4) Encourage midday charging through tariff design.
A healthy storage market isn’t just about how many batteries we install; it’s also about how they’re used. Price signals that reward charging in the solar-soaked middle of the day (and avoid morning “rush-to-charge” behaviour) can reduce grid stress, improve economics and smooth contractor workloads tied to network approvals and commissioning windows. Feed-in and time-of-use reforms (think very low midday prices with better shoulder incentives) can shift behaviour without a single truck roll.
5) Standardise commissioning and QA to save technician time.
Every hour a senior electrician spends on repetitive paperwork or vendor-specific quirks is an hour they’re not on the tools. Utilities, OEMs and regulators can collaborate on leaner, standardised commissioning checklists, remote verification where safe, and interoperable telemetry so that fewer site revisits are needed to resolve “soft faults.”

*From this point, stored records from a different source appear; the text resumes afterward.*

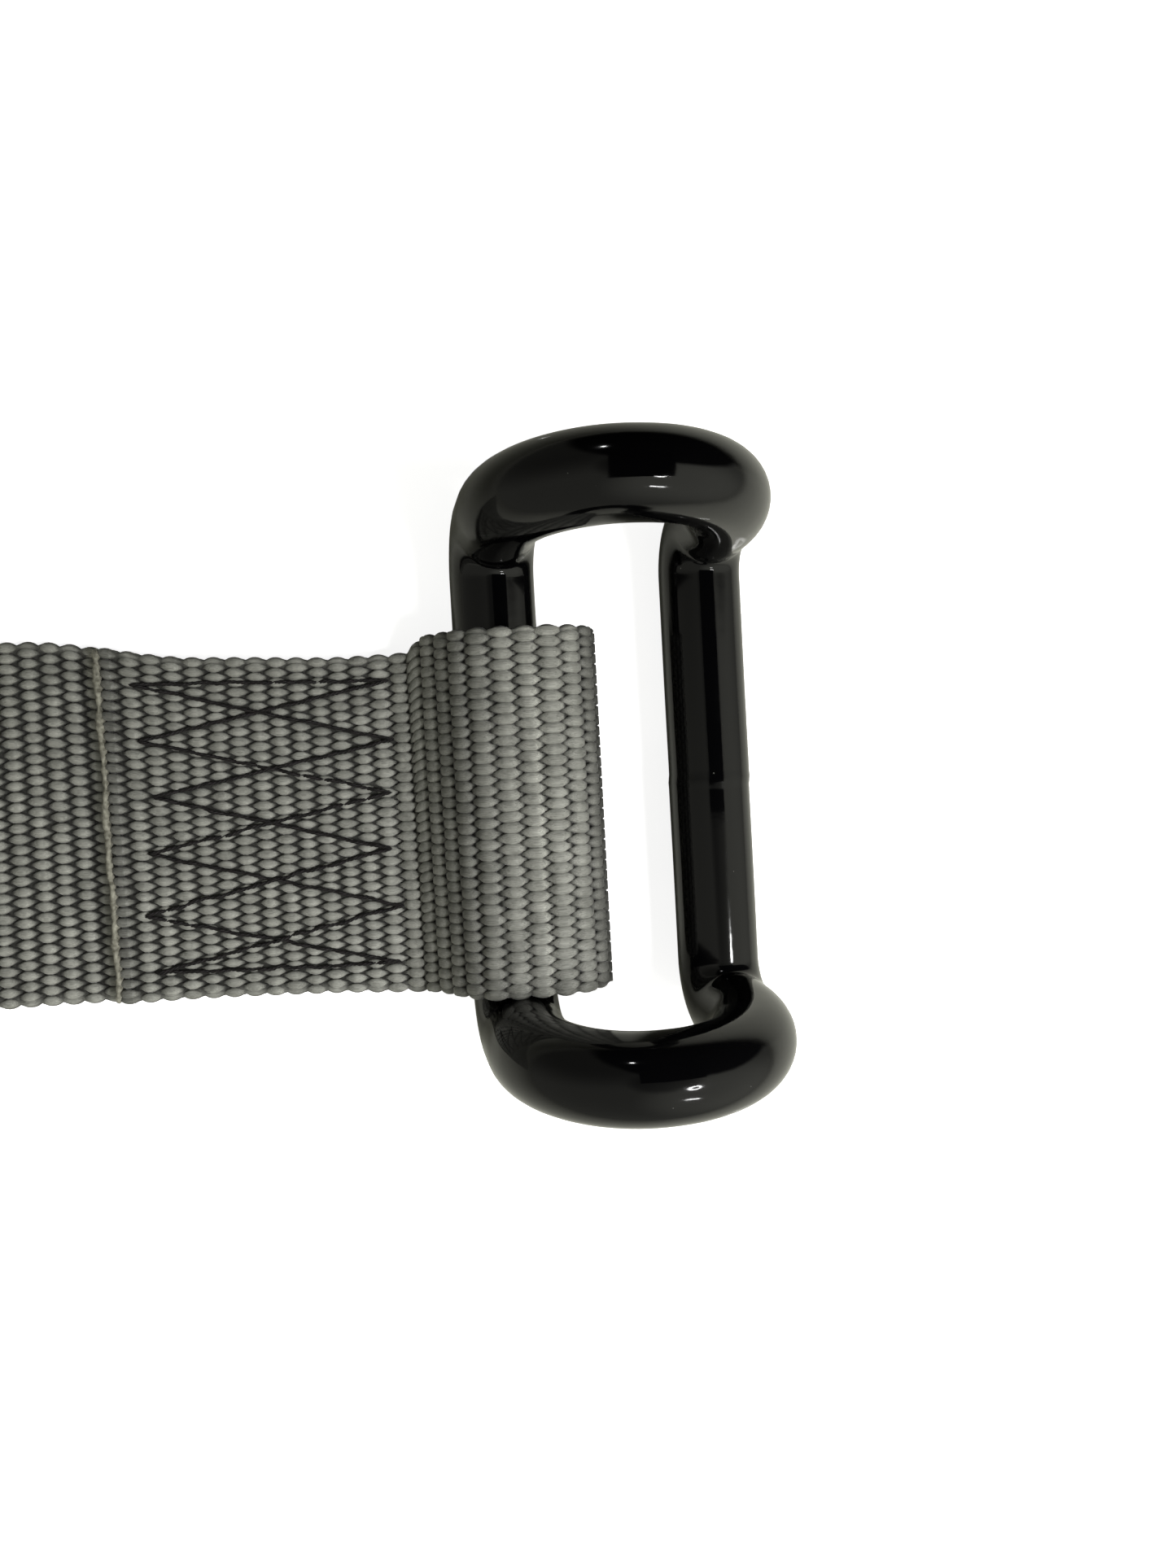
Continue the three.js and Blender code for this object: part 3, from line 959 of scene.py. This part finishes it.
def ramp(tree, value, start, end, low, high, kind="LINEAR"):
    """Map Range node that takes value from start to end and gives low to high."""
    node = add(tree, "ShaderNodeMapRange", From_Min=start, From_Max=end, To_Min=low, To_Max=high)
    node.interpolation_type = kind
    tree.links.new(value, node.inputs["Value"])
    return node.outputs[0]


webbing, tree, shader = new_material("grey webbing")
place = add(tree, "ShaderNodeAttribute", attribute_name="flat_place")
tones = place_group(
    tree,
    drift,
    Place=place.outputs["Vector"],
    Scale=520.0,
    Dark=(0.26, 0.262, 0.235, 1),
    Light=(0.44, 0.442, 0.4, 1),
)
fibres = place_group(tree, streaks, Place=place.outputs["Vector"], Along=420.0, Across=11000.0)
parts = add(tree, "ShaderNodeSeparateXYZ")
tree.links.new(place.outputs["Vector"], parts.inputs[0])
along_webbing = parts.outputs["X"]
# Painted shade: the deeper a point lies in the webbing, the darker its colour.
depth = math_node(tree, "ABSOLUTE", parts.outputs["Z"])
light_reach = ramp(tree, depth, *LIGHT_DEPTHS, DEEPEST_TONE, 1.0, "SMOOTHSTEP")
streak_tone = ramp(tree, fibres.outputs["Height"], 0.3, 0.7, *STREAK_TONES)
shade = math_node(tree, "MULTIPLY", light_reach, streak_tone)

# %% [markdown]
# Some marks depend on where a place is along the webbing, so they are masks over that distance:
#
# - Next to the cut end the heat has singed the yarn, and the last rib is darker and shinier.
# - Where the loop's top turns down into its nose, a pale line across it is a painted highlight.
# - The nose below that line, and the slope behind the bar, are darker with painted shade.

# %% Singed end, painted highlight line and painted shade
SINGED_LENGTH = 3 * MM
SINGED_TONE = -0.45
SINGED_GLOSS = -0.26
# Painted highlight: place, reach and brightness of the pale line across the loop.
SHEEN_LINE_X = 4.4 * MM
SHEEN_LINE_REACH = 1.3 * MM
SHEEN_LINE_TONE = 0.65
# Painted shade on the loop's nose below the highlight line:
NOSE_TONES = (0.2, 0.92)
NOSE_SHADE_TURNS = (0.62, 0.86)
# Painted shade round the foot of the slope behind the bar:
SLOPE_REACH = 9 * MM
SLOPE_TONE = 0.68
SLOPE_FROM_TAIL = 0.5 * MM


def away_from(tree, along, place):
    """Distance along the webbing from one place on it."""
    return math_node(tree, "ABSOLUTE", math_node(tree, "SUBTRACT", along, place))


singed_start = webbing_length - SINGED_LENGTH
singed = ramp(tree, along_webbing, singed_start, singed_start + SINGED_LENGTH / 2, 0.0, 1.0)
spared = math_node(tree, "MULTIPLY_ADD", singed, SINGED_TONE, 1.0)
shade = math_node(tree, "MULTIPLY", shade, spared)

nose_length = math.pi * nose_radius
# Painted highlight: a pale streaky line across the loop where its top turns down into the nose.
sheen_line_place = nose_start + nose_length + nose_x - SHEEN_LINE_X
from_sheen_line = away_from(tree, along_webbing, sheen_line_place)
sheen_line = ramp(tree, from_sheen_line, 0.0, SHEEN_LINE_REACH, 1.0, 0.0, "SMOOTHSTEP")
painted_sheen = math_node(tree, "MULTIPLY", sheen_line, fibres.outputs["Height"])
painted_sheen = math_node(tree, "MULTIPLY_ADD", painted_sheen, SHEEN_LINE_TONE, 1.0)
shade = math_node(tree, "MULTIPLY", shade, painted_sheen)

# Painted shade: the nose up to past its middle is made much darker, it lightens towards the top, and the
# webbing after it is a little darker.
nose_shade_start, nose_shade_end = [nose_start + turn * nose_length for turn in NOSE_SHADE_TURNS]
nose_shade = ramp(tree, along_webbing, nose_shade_start, nose_shade_end, *NOSE_TONES)
before_nose = math_node(tree, "LESS_THAN", along_webbing, nose_start)
nose_shade = math_node(tree, "MAXIMUM", nose_shade, before_nose)
shade = math_node(tree, "MULTIPLY", shade, nose_shade)

# Painted shade: the webbing is darker round the foot of the slope, fading out over SLOPE_REACH each way.
from_slope = away_from(tree, along_webbing, tail_start + SLOPE_FROM_TAIL)
slope_shade = ramp(tree, from_slope, 0.0, SLOPE_REACH, SLOPE_TONE, 1.0, "SMOOTHSTEP")
shade = math_node(tree, "MULTIPLY", shade, slope_shade)

# %% [markdown]
# Last, the shader gets its colour, which is the drifting tone times all the masks, a roughness and
# a fine relief from the same streaks. A little sheen stands for the fuzz of loose fibres.

# %% Webbing surface
roughness = math_node(tree, "MULTIPLY_ADD", singed, SINGED_GLOSS, 0.5)
tree.links.new(roughness, shader.inputs["Roughness"])
tint = add(tree, "ShaderNodeVectorMath", operation="SCALE")
tree.links.new(tones.outputs["Tone"], tint.inputs[0])
tree.links.new(shade, tint.inputs["Scale"])
tree.links.new(tint.outputs[0], shader.inputs["Base Color"])
relief = add(tree, "ShaderNodeBump", Strength=0.6, Distance=0.04 * MM)
tree.links.new(fibres.outputs["Height"], relief.inputs["Height"])
tree.links.new(relief.outputs[0], shader.inputs["Normal"])
shader.inputs["Sheen Weight"].default_value = 0.15
shader.inputs["Sheen Roughness"].default_value = 0.4

# %% [markdown]
# ## Melted polyester
#
# Polyester that has melted sets hard, shiny and paler, with brown where it got too hot. So its two
# tones lie far apart, in small patches, over a lumpy surface.

# %% Melted polyester material
melted, tree, shader = new_material("melted end")
place = add(tree, "ShaderNodeAttribute", attribute_name="flat_place")
tones = place_group(
    tree,
    drift,
    Place=place.outputs["Vector"],
    Scale=1500.0,
    Dark=(0.12, 0.115, 0.09, 1),
    Light=(0.46, 0.45, 0.37, 1),
)
tree.links.new(tones.outputs["Tone"], shader.inputs["Base Color"])
lumps = add(tree, "ShaderNodeTexNoise", Scale=2600.0, Detail=2.0)
tree.links.new(place.outputs["Vector"], lumps.inputs["Vector"])
relief = add(tree, "ShaderNodeBump", Strength=0.8, Distance=0.15 * MM)
tree.links.new(lumps.outputs["Fac"], relief.inputs["Height"])
tree.links.new(relief.outputs[0], shader.inputs["Normal"])
shader.inputs["Roughness"].default_value = 0.4

# %% [markdown]
# ## Black thread
#
# The thread is dyed black, with a brownish cast where light catches the filaments.

# %% Thread material
thread, tree, shader = new_material("black thread")
place = add(tree, "ShaderNodeTexCoord")
tones = place_group(
    tree,
    drift,
    Place=place.outputs["Object"],
    Scale=900.0,
    Dark=(0.004, 0.0035, 0.004, 1),
    Light=(0.016, 0.013, 0.014, 1),
)
tree.links.new(tones.outputs["Tone"], shader.inputs["Base Color"])
fuzz = add(tree, "ShaderNodeTexNoise", Scale=6000.0, Detail=1.0)
tree.links.new(place.outputs["Object"], fuzz.inputs["Vector"])
relief = add(tree, "ShaderNodeBump", Strength=0.4, Distance=0.03 * MM)
tree.links.new(fuzz.outputs["Fac"], relief.inputs["Height"])
tree.links.new(relief.outputs[0], shader.inputs["Normal"])
shader.inputs["Roughness"].default_value = 0.5

# %% [markdown]
# ## Black paint
#
# The bar is dipped in gloss black paint. It mirrors the room, slightly softened by the orange
# peel of the paint film, and dust has settled on it.

# %% Paint material
PAINT_ROUGHNESS = (0.04, 0.12)

paint, tree, shader = new_material("black paint")
place = add(tree, "ShaderNodeTexCoord")
specks = place_group(tree, dust, Place=place.outputs["Object"], Scale=380.0, Size=0.05)
base = add(tree, "ShaderNodeMix", data_type="RGBA")
base.inputs[6].default_value = (0.0015, 0.0015, 0.0018, 1)
base.inputs[7].default_value = (0.12, 0.12, 0.11, 1)
tree.links.new(specks.outputs["Mask"], base.inputs[0])
tree.links.new(base.outputs[2], shader.inputs["Base Color"])
haze = add(tree, "ShaderNodeTexNoise", Scale=180.0, Detail=4.0)
tree.links.new(place.outputs["Object"], haze.inputs["Vector"])
roughness = ramp(tree, haze.outputs["Fac"], 0.3, 0.7, *PAINT_ROUGHNESS)
tree.links.new(roughness, shader.inputs["Roughness"])
peel = add(tree, "ShaderNodeTexNoise", Scale=420.0, Detail=1.5)
tree.links.new(place.outputs["Object"], peel.inputs["Vector"])
relief = add(tree, "ShaderNodeBump", Strength=0.12, Distance=0.1 * MM)
tree.links.new(peel.outputs["Fac"], relief.inputs["Height"])
tree.links.new(relief.outputs[0], shader.inputs["Normal"])

# %% [markdown]
# ## Finish and body of each piece
#
# Every piece gets its finish and rides the body it belongs to, and the solids of the measured
# model that the pieces replace are hidden. The weft ribbon is the cloth: it was cut flat, 50 mm
# wide, and folded once.

for piece in [weft, *warp_pieces]:
    piece.data.materials.append(webbing)
for piece in (tail_seal, far_seal, filaments):
    piece.data.materials.append(melted)
for piece in (needle_thread, bobbin_thread):
    piece.data.materials.append(thread)
hook.data.materials.append(paint)

for piece in [weft, *warp_pieces, tail_seal, far_seal, filaments]:
    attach(piece, "strap")
for piece, node in ((needle_thread, "seam_thread_top"), (bobbin_thread, "seam_thread_underside")):
    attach(piece, "strap")
    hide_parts(node)
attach(hook, "hook")
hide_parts("closed_hook")
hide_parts("webbing_strap")

# %% [markdown]
# ## Floor and light
#
# The photograph has a plain white ground and soft light, with one small round lamp that shows as
# a bright ring in the gloss paint. The floor is a large pale plane. It has two looks: the camera
# sees it nearly white, and the paint and the webbing meet it as a duller table top.

# %% Floor
FLOOR_SIZE = 60
FLOOR_GAP = 0.05 * MM


def camera_sees(tree, seen, otherwise, output):
    """Show one shader to the camera and another one to every other ray."""
    ray = add(tree, "ShaderNodeLightPath")
    either = add(tree, "ShaderNodeMixShader")
    tree.links.new(ray.outputs["Is Camera Ray"], either.inputs[0])
    tree.links.new(otherwise.outputs[0], either.inputs[1])
    tree.links.new(seen.outputs[0], either.inputs[2])
    tree.links.new(either.outputs[0], tree.nodes[output].inputs["Surface"])


bpy.ops.mesh.primitive_plane_add(size=FLOOR_SIZE, location=(0, 0, -FLOOR_GAP))
floor = bpy.context.active_object
floor.name = "floor"
ground, tree, shader = new_material("pale floor")
shader.inputs["Base Color"].default_value = (0.9, 0.9, 0.9, 1)
shader.inputs["Roughness"].default_value = 0.9
shader.inputs["Emission Color"].default_value = (1, 1, 1, 1)
shader.inputs["Emission Strength"].default_value = 0.85
table = add(tree, "ShaderNodeBsdfPrincipled", Roughness=0.06)
table.inputs["Base Color"].default_value = (0.68, 0.68, 0.6, 1)
camera_sees(tree, shader, table, "Material Output")
floor.data.materials.append(ground)

# %% [markdown]
# Gloss paint shows the whole room, so the room has to be there. It is made in the world, as a grey
# that is brighter or darker in some directions: paler towards a window, dark on one side, and
# less bright overhead. The camera itself sees a plain pale wall.

# %% Room
world = bpy.data.worlds.new("room")
world.use_nodes = True
tree = world.node_tree
backdrop = tree.nodes["Background"]
backdrop.inputs["Color"].default_value = (1.0, 1.0, 0.88, 1)
direction = add(tree, "ShaderNodeTexCoord")


def patch(centre, start, end, low, high):
    """Brightness that goes from low to high as directions turn towards centre."""
    facing = add(tree, "ShaderNodeVectorMath", operation="DOT_PRODUCT")
    facing.inputs[1].default_value = Vector(centre).normalized()
    tree.links.new(direction.outputs["Generated"], facing.inputs[0])
    return ramp(tree, facing.outputs["Value"], start, end, low, high, "SMOOTHSTEP")


window_side = patch(centre=(0.63, -0.44, 0.6), start=0.55, end=0.98, low=0.3, high=0.72)
dim_side = patch(centre=(-0.35, 0.85, 0.3), start=0.2, end=0.9, low=1.0, high=0.35)
dark_side = patch(centre=(0.42, 0.82, 0.38), start=0.62, end=0.72, low=1.0, high=0.02)
overhead = patch(centre=(0.1, 0.1, 1.0), start=0.88, end=0.97, low=1.0, high=0.4)
room = math_node(tree, "MULTIPLY", window_side, dim_side)
room = math_node(tree, "MULTIPLY", room, dark_side)
room = math_node(tree, "MULTIPLY", room, overhead)
tree.links.new(room, backdrop.inputs["Strength"])

wall = add(tree, "ShaderNodeBackground", Color=(0.93, 0.93, 0.92, 1), Strength=1.0)
camera_sees(tree, wall, backdrop, "World Output")
bpy.context.scene.world = world
bpy.context.scene.view_settings.view_transform = "Standard"

# %% [markdown]
# One soft light, high up and to the right, gives the webbing its shape. It is hidden from glossy
# rays, because its square would show in the paint. Two small strips give the thin gleams along the
# bar, and a ring of ten small lamps gives the bright ring.

# %% Lights
HOOK_MIDDLE_X = 15 * MM
KEY_SIZE = 0.12
KEY_POWER = 1.35
RING_LAMPS = 10
RING_RADIUS = 60 * MM
RING_LAMP_SIZE = 30 * MM
RING_LAMP_POWER = 0.12


def soft_light(name, place, size, power, shape="RECTANGLE"):
    """Area light that faces the loop. The camera doesn't see it."""
    data = bpy.data.lights.new(name, "AREA")
    data.shape = shape
    data.size = size[0]
    if shape == "RECTANGLE":
        data.size_y = size[1]
    data.energy = power
    light = bpy.data.objects.new(name, data)
    light.matrix_world = aim(Vector(place), Vector((0, 0, 0)), Vector((0.1, 1, 0.1)))
    bpy.context.scene.collection.objects.link(light)
    light.visible_camera = False
    return light


def towards(azimuth, elevation, distance):
    """Point at a compass direction and height angle from the middle of the hook, in metres."""
    level = distance * math.cos(math.radians(elevation))
    turn = math.radians(azimuth)
    lift = distance * math.sin(math.radians(elevation))
    return Vector((HOOK_MIDDLE_X + level * math.cos(turn), level * math.sin(turn), lift))


key = soft_light("soft_key", towards(-12, 60, 0.4), (KEY_SIZE, KEY_SIZE), KEY_POWER)
key.visible_glossy = False
soft_light("strip_far", towards(-60, 43, 1.0), (0.12, 0.02), 0.4)
soft_light("strip_near", towards(100, 36, 1.0), (0.04, 0.03), 0.2)

ring_middle = towards(-32, 61, 1.0)
for lamp in range(RING_LAMPS):
    turn = 2 * math.pi * lamp / RING_LAMPS
    spot = ring_middle + RING_RADIUS * Vector((math.cos(turn), math.sin(turn), 0))
    soft_light(f"ring_lamp_{lamp}", spot, (RING_LAMP_SIZE,), RING_LAMP_POWER, shape="DISK")
print(RING_LAMPS + 3, "lamps")

# %% [markdown]
# A black card stands just over the camera, where the body of a camera would be. Gloss black paint
# shows little but what it mirrors, so without the card the hook would look grey. The card is
# part of the studio: the camera doesn't see it, only the paint does.

# %% Black card
CARD_PLACE = (50 * MM, 65 * MM, 168 * MM)
CARD_SIZE = (120 * MM, 160 * MM)

bpy.ops.mesh.primitive_plane_add(size=1, location=CARD_PLACE)
card = bpy.context.active_object
card.name = "black_card"
card.scale = (*CARD_SIZE, 1)
card.visible_camera = False
flag, tree, shader = new_material("black card")
shader.inputs["Base Color"].default_value = (0, 0, 0, 1)
shader.inputs["Roughness"].default_value = 1.0
shader.inputs["Specular IOR Level"].default_value = 0.0
card.data.materials.append(flag)
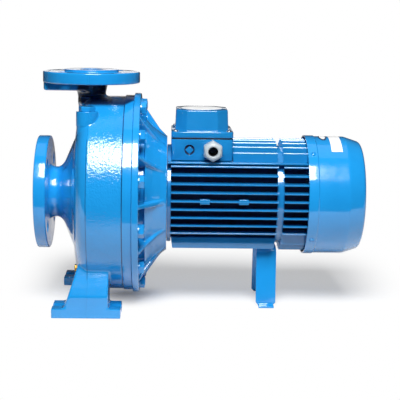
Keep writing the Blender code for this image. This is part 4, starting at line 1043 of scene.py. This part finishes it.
def build_world():
    """White to the eye, with a low pale backdrop in reflections and a dark room all round."""
    world = bpy.data.worlds.new("studio")
    bpy.context.scene.world = world
    world.use_nodes = True
    tree = world.node_tree
    way = add(tree, "ShaderNodeTexCoord", give="Generated")
    parts = add(tree, "ShaderNodeSeparateXYZ", {"Vector": way}, None)
    path = add(tree, "ShaderNodeLightPath", give=None)
    level = spread(tree, parts["Y"], 0.02, 0.04, -0.25, 0.25)
    backdrop = times(tree, path["Is Glossy Ray"], *[
        fading(tree, parts[axis], start, end) for axis, start, end in (
            ("Z", 0.115, 0.088), ("Z", 0.015, 0.035), ("Y", 0.80, 0.90),
            ("X", 0.110, 0.085), ("X", -0.20, -0.15))])
    fill = times(tree, fading(tree, parts["Y"], 0.2, 0.7), 0.6, path["Is Diffuse Ray"])
    for light in (backdrop, fill, path["Is Camera Ray"]):
        level = work_out(tree, "MAXIMUM", level, light)
    fit(tree, tree.nodes["Background"], {"Color": (1, 1, 1, 1), "Strength": level})


def add_softbox(name, spot, target, size, power):
    """A plain white softbox that faces a target."""
    light = bpy.data.lights.new(name, "AREA")
    light.shape = "RECTANGLE"
    light.size, light.size_y = size
    light.energy = power
    box = bpy.data.objects.new(name, light)
    box.location = spot
    box.rotation_euler = (Vector(target) - Vector(spot)).to_track_quat("-Z", "Y").to_euler()
    bpy.context.scene.collection.objects.link(box)


def add_camera():
    """The camera of the picture: a little above the shaft, square to it and 1.6 m away."""
    pitch, yaw, roll = (math.radians(a) for a in (9.468, -1.671, 0.950))
    forward = Vector((-math.sin(yaw) * math.cos(pitch), math.cos(yaw) * math.cos(pitch),
                      -math.sin(pitch)))
    level = Vector((math.cos(yaw), math.sin(yaw), 0))
    upright = level.cross(forward)
    right = math.cos(roll) * level + math.sin(roll) * upright
    up = math.cos(roll) * upright - math.sin(roll) * level
    lens = bpy.data.cameras.new("catalogue_camera")
    lens.lens = 98.41
    lens.sensor_width = 36
    camera = bpy.data.objects.new("catalogue_camera", lens)
    camera.matrix_world = at(-0.0429, -1.5982, 0.4161) @ Matrix(
        (right, up, -forward)).transposed().to_4x4()
    bpy.context.scene.collection.objects.link(camera)
    bpy.context.scene.camera = camera


build_floor()
build_world()
add_softbox("key_softbox", (0.0, -1.124, 1.497), (0, -0.10, 0.23), (0.88, 0.85), 47.5)
add_softbox("top_softbox", (0.0, 0.30, 1.60), (0, 0, 0.1), (1.2, 1.0), 1.5)
add_camera()
bpy.context.scene.view_settings.view_transform = "Standard"
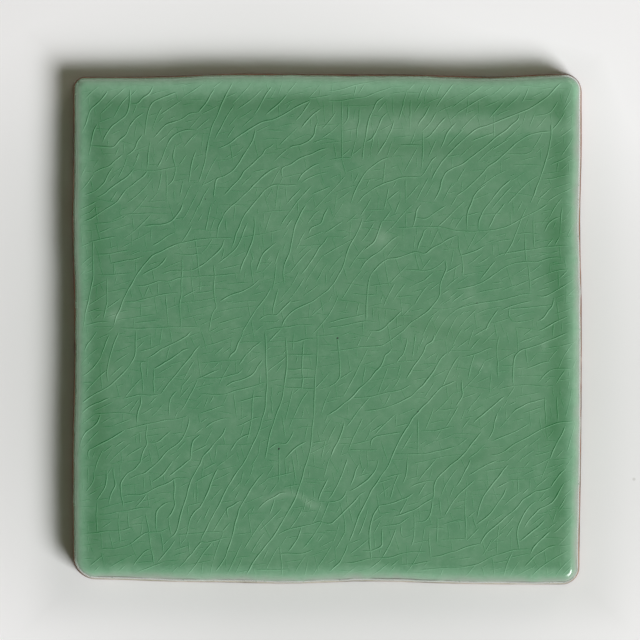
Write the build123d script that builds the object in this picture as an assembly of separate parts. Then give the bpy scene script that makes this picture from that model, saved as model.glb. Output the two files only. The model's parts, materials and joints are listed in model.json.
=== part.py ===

6) Treat maintenance as part of the business case, not a postscript.
Batteries are long-lived assets that benefit from health checks, firmware management and proactive service. A maintenance-as-a-service model, contracted at install, keeps systems productive, reduces emergency call-outs and evens out contractor revenue between project peaks. For households, it’s predictable cost; for industry, it’s a stabiliser that helps retain talent by smoothing cashflow and workload through the year.
Some will argue that highlighting bottlenecks hands ammunition to critics of electrification. It’s the opposite. Being candid about constraints is the fastest path to solving them, and to protecting public trust in the transition. The core message remains unabashedly positive: storage is essential to integrate more renewables, protect households from volatile evening prices and strengthen resilience. But to land those benefits at scale, the rebate narrative must stretch beyond “$ off the sticker price” to include “$ into skills, standards and smart tariffs.”